Itu lah pemandangan hijrah orang-orang di awal tahun 2000an. Kini ditemukan perbedaan mencolok.
Kata hijrah mulai disemarakkan. Tapi sayang, sebagaimana suatu meme yang beredar di dunia maya baru-baru ini, hijrah diidentikkan dengan janggut dan celana tidak isbal – dua hal khilafiyah – tapi bukan dengan akhlak.
Miris. Didapati pada komunitas yang keras menyerukan hijrah, mereka membuat kegaduhan di media sosial. Mereka mengangkat hal yang khilafiyah untuk dijadikan bahan perdebatan seperti musik, isbal, cadar, sampai demonstrasi. Tak segan mereka memberi stempel ahli bid’ah kepada orang yang berbeda pendapat. Apakah pembaca menemukan hal yang sama?
Tak seperti Aa Gym atau Arifin Ilham yang dakwahnya fokus kepada akhlak dan pembenahan diri. Padahal begitulah hijrah yang benar, ketika diri sudah bisa memberi manfaat kepada orang lain.
Mudah dicari pangkal masalah anak-anak baru hijrah ini. Karena mereka berguru kepada ustadz yang tajam lidahnya. Bisa disebut beberapa kasus kelancangan lisan ustadz-ustadz mereka dari video yang viral, misalnya mengatakan umat Islam yang menggelar aksi persatuan itu dengan “persatuan kebon binatang.”
Juga ada ustadz yang menyuruh jamaahnya membunuh orang yang demo. Katanya demonstran itu khawarij dan lebih baik darahnya yang halal itu ditumpahkan. Mengerikan sekali, pengajian mengajarkan orang membunuh sesama muslim.
Yang terbaru, ustadz mereka mencela pahlawan nasional yaitu Pangeran Diponegoro, karena dinilai tidak mengenakan surban yang islami. Ustadz yang sama juga mencela kitab Ihya Ulumuddin karangan Imam Al Ghazali.

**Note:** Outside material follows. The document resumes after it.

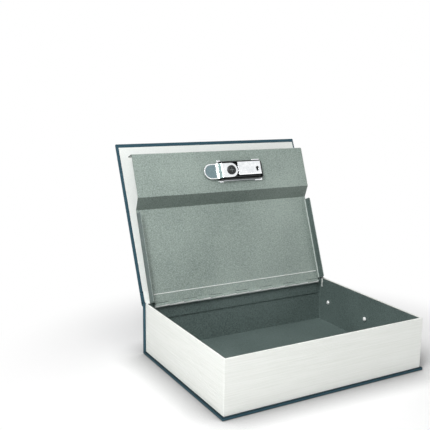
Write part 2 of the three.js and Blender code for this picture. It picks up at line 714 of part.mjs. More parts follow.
// The dished thumb piece, cut off flush with the housing's bowed end, on a stem through the slot.
function makeThumbSlide() {
  const low = lockFaceLevel - pocketDepth + seatGap;
  const high = low + thumbHeight;
  const rim = thumbRadius - thumbRimWidth;
  const profile = [[0, low], [thumbRadius, low], [thumbRadius, high - thumbEdge],
    [thumbRadius - thumbEdge, high], [rim, high], [rim * 0.85, high - thumbDish * 0.55],
    [rim * 0.5, high - thumbDish * 0.9], [0, high - thumbDish]]
    .map(([radius, height]) => new THREE.Vector2(radius, height));
  const round = new THREE.LatheGeometry(profile, 32).rotateX(Math.PI / 2).translate(thumbX, lockY, 0);
  const clipped = common(round, raise(lockPlan(0), low - 1, high + 1, 6));
  const stem = block(stemX - stemLength / 2, stemX + stemLength / 2,
    lockY - stemWidth / 2, lockY + stemWidth / 2, armTop + seatGap, low + thumbEdge);
  add(lid, 'thumb_slide', join(clipped, stem), castGrey);
}

// The bar beside the dials: an arm to the thumb piece, a flange under the dials and a finger for each gate.
function makeSlideBar() {
  const rail = block(barLeft, barRight, barInside, barOutside, flangeLow, armTop);
  const arm = block(stemX - stemLength / 2, barRight, lockY - stemWidth / 2, barOutside,
    armTop - barThickness, armTop);
  const flange = block(barLeft, flangeRight, lockY - tonguePlateRadius + 2, barOutside,
    flangeLow, flangeHigh);
  const fingerTip = lockY + gateDiscRadius - gateDepth + seatGap;
  const fingers = gateX.map((x) => x + slideTravel / 2).map((x) => block(x - fingerThickness / 2,
    x + fingerThickness / 2, fingerTip, barInside + fingerSetback, dialZ - fingerHeight / 2,
    dialZ + fingerHeight / 2));
  const hole = rodZ(screwX, lockY, flangeLow - 1, flangeHigh + 1, screwShankRadius + seatGap);
  add(lid, 'slide_bar', cut(join(rail, arm, flange, ...fingers), hole), brightSteel);
}

// The stepped tongue: a round-ended bolt with a rimmed face, which steps down to the plate under its screw.
function makeLatchTongue() {
  const plateRight = screwX + tonguePlateRadius;
  const section = foldedSheet([[plateRight + 1, plateTop], [stepRight, plateTop], [stepLeft, tongueLevel],
    [tongueTip - 1, tongueLevel]], tongueThickness, 1);
  const half = tongueWidth / 2;
  const plan = outline([
    [tongueTip, lockY - half, half - 0.1], [stepLeft, lockY - half], [stepRight, lockY - tonguePlateRadius],
    [plateRight, lockY - tonguePlateRadius, tonguePlateRadius - 0.1],
    [plateRight, lockY + tonguePlateRadius, tonguePlateRadius - 0.1], [stepRight, lockY + tonguePlateRadius],
    [stepLeft, lockY + half], [tongueTip, lockY + half, half - 0.1],
  ]);
  const low = plateTop - tongueThickness - 1;
  const tongue = common(
    drawOutY(section, lockY - half - 1, lockY + half + 1),
    raise(plan, low, tongueLevel + 1, 6),
  );
  const hole = rodZ(screwX, lockY, low, plateTop + 1, screwShankRadius + seatGap);
  const rimmed = half - tongueRimWidth;
  const recessRight = stepLeft - tongueRimWidth;
  const face = tongueLevel - tongueThickness;
  const recess = raise(outline([
    [tongueTip + tongueRimWidth, lockY - rimmed, rimmed - 0.1], [recessRight, lockY - rimmed],
    [recessRight, lockY + rimmed], [tongueTip + tongueRimWidth, lockY + rimmed, rimmed - 0.1],
  ]), face - 1, face + tongueRecessDepth, 2);
  add(lid, 'latch_tongue', cut(tongue, hole, recess), chromed);
}

// A cross-head screw with a chamfered head, down through the tongue into the slide's flange.
function makeTongueScrew() {
  const under = plateTop - tongueThickness - seatGap;
  const low = under - screwHeadHeight;
  const chamfer = low + screwHeadHeight * screwChamferShare;
  const profile = [[0, low], [screwHeadRadius * 0.7, low], [screwHeadRadius, chamfer],
    [screwHeadRadius, under], [screwShankRadius, under], [screwShankRadius, flangeHigh], [0, flangeHigh]]
    .map(([radius, height]) => new THREE.Vector2(radius, height));
  const screw = new THREE.LatheGeometry(profile, 20).rotateX(Math.PI / 2).translate(screwX, lockY, 0);
  const arm = screwHeadRadius * screwCrossReach;
  const slot = screwHeadRadius * screwCrossHalfWidth;
  const cross = [
    block(screwX - arm, screwX + arm, lockY - slot, lockY + slot, low - 1, chamfer),
    block(screwX - slot, screwX + slot, lockY - arm, lockY + arm, low - 1, chamfer),
  ];
  add(lid, 'tongue_screw', cut(screw, ...cross), screwDark);
}

// The front cover, drawn closed from the axis of its cloth joint. Cloth folds at the spine and again in
// front of the narrow joint strip. The paper is pasted inside the board.
function makeCover() {
  const front = boardFront - clothY;
  const paperLow = seatGap - clothRise;
  const boardLow = paperLow + paperThickness + seatGap;
  const boardHigh = boardLow + boardThickness;
  const stripFront = -clothStandOff - jointStripWidth;
  const boardBack = stripFront - seatGap;
  add(cover, 'cover_joint_strip', softBlock(-boardHalfLength, boardHalfLength, stripFront, -clothStandOff,
    boardLow, boardHigh, boardEdgeRadius), bookcloth);
  add(cover, 'front_cover_board', softBlock(-boardHalfLength, boardHalfLength, front, boardBack,
    boardLow, boardHigh, boardEdgeRadius), bookcloth);
  add(cover, 'front_endpaper', block(-boardHalfLength + paperInset, boardHalfLength - paperInset,
    front + paperFrontInset, boardBack - boardEdgeRadius, paperLow, paperLow + paperThickness), paperWhite);
  const clothHalfLength = boardHalfLength - boardEdgeRadius;
  add(cover, 'cover_joint_cloth', rodX(-clothHalfLength, clothHalfLength, 0, 0, clothRadius, 6), bookcloth);
}

lid.position.set(0, hingeY, hingeZ);
lid.rotation.x = -THREE.MathUtils.degToRad(lidOpenAngle);
cover.position.set(0, clothY, clothZ);
cover.rotation.x = -THREE.MathUtils.degToRad(coverOpenAngle);
book.add(lid, cover);

makeBoards();
makePageBlock();
makeSteelBox();
makeWallRivets();
makeHinge();
makeKeeper();
makeLidPanel();
makeLockHousing();
makeTrims();
makeDials();
makeDetentSpring();
makeLockFrame();
makeCoverPlate();
makeResetLever();
makeThumbSlide();
makeSlideBar();
makeLatchTongue();
makeTongueScrew();
makeCover();

export default book;
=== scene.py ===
import json
import math
from functools import partial
import bpy
import bmesh
from mathutils import Matrix, Vector


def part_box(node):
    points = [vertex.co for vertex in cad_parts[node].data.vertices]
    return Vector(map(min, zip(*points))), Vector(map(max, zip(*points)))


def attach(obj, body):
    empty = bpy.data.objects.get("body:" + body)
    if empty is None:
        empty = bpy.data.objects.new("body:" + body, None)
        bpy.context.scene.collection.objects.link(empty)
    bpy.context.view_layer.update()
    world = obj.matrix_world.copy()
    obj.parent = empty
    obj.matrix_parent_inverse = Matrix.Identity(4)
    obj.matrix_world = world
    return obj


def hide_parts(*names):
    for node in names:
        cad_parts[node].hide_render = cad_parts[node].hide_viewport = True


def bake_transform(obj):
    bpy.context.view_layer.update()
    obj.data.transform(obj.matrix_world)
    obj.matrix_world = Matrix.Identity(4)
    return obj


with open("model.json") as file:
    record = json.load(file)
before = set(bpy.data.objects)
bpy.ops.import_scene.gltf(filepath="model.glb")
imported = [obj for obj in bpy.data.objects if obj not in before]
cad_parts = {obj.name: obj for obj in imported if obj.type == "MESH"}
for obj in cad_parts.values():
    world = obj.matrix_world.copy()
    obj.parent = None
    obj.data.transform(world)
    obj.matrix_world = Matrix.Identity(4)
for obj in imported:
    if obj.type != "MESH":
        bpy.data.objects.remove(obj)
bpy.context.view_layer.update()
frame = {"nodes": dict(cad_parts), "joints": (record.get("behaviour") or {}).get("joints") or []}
nodes = frame["nodes"]
joints = {joint["name"]: joint for joint in frame["joints"]}
world = bpy.context.scene.world or bpy.data.worlds.new("studio")
bpy.context.scene.world = world
mm = 0.001
print("frame loaded:", len(nodes), "nodes")


def placeOf(jointName):  # turns a drawing of the closed lid or cover into its open place
    joint = joints[jointName]
    turn = Matrix.Rotation(-math.radians(joint["range_deg"][1]), 4, "X")
    return Matrix.Translation(Vector(joint["pos_m"])) @ turn


lidPlace = placeOf("lid_hinge")
coverPlace = placeOf("cover_joint_turn")


# shared ways of wiring nodes
def addNode(tree, kind, sockets=None, **settings):  # each socket takes a value, or a link from an output
    node = tree.nodes.new(kind)
    for key, value in settings.items():
        setattr(node, key, value)
    for name, value in (sockets or {}).items():
        if isinstance(value, bpy.types.NodeSocket):
            tree.links.new(value, node.inputs[name])
        else:
            node.inputs[name].default_value = value
    return node


def addMath(tree, operation, first, second):
    return addNode(tree, "ShaderNodeMath", {0: first, 1: second}, operation=operation).outputs[0]


# camera and light
camera = {
    "position": (-0.44782, -0.66532, 0.33032),
    "turn": (79.147, -1.146, -31.025),
    "lens": 60.074,
    "sensor": 36,
    "shift": (-0.08492, -0.00167),
    "clipStart": 0.01,
}
lamps = {
    "key": {"at": (-0.66, -0.48, 0.9), "towards": (0, 0, 0.1), "size": 0.5, "power": 12.1},
    "fill": {"at": (1.1, -1.5, 0.35), "towards": (0, 0, 0.1), "size": 1.2, "power": 5.6},
    "top": {"at": (-0.2, 0, 1.5), "towards": (0, 0, 0), "size": 1.0, "power": 5},
}
studio = {
    "worldStrength": 0.12, "floorHalf": 6.0, "floorDrop": 0.2 * mm,
    "floorRoughness": 0.9, "floorSpecular": 0.1, "floorTone": (0.08, 0.85), "floorLift": 0.12,
    "floorFade": (0.2, 0.36), "contactReach": 0.045, "contactPower": 2.0, "contactSamples": 8,
}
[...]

Berbeda 180 derajat antara dakwah Aa Gym – Arifin Ilham dengan kelompok yang belakangan berkoar-koar soal hijrah. Sebenarnya sejak dulu pun ustadz dari kelompok itu telah mengeluarkan buku mencela Aa Gym, judulnya “Rapor Merah Aa Gym”. Kedua ustadz yang populer di awal 2000an itu tak pernah mensyaratkan jamaahnya agar bergabung dengan komunitas Darut Tauhid atau Az-Zikra agar hijrah. Tak pernah. Tapi hijrah bagi komunitas yang itu, adalah ketika seseorang sudah tergabung dalam komunitasnya, ikut cara berpakaiannya, dan berani mencela muslim lain sebagai ahlu bid’ah. Itulah hijrah menurut mereka.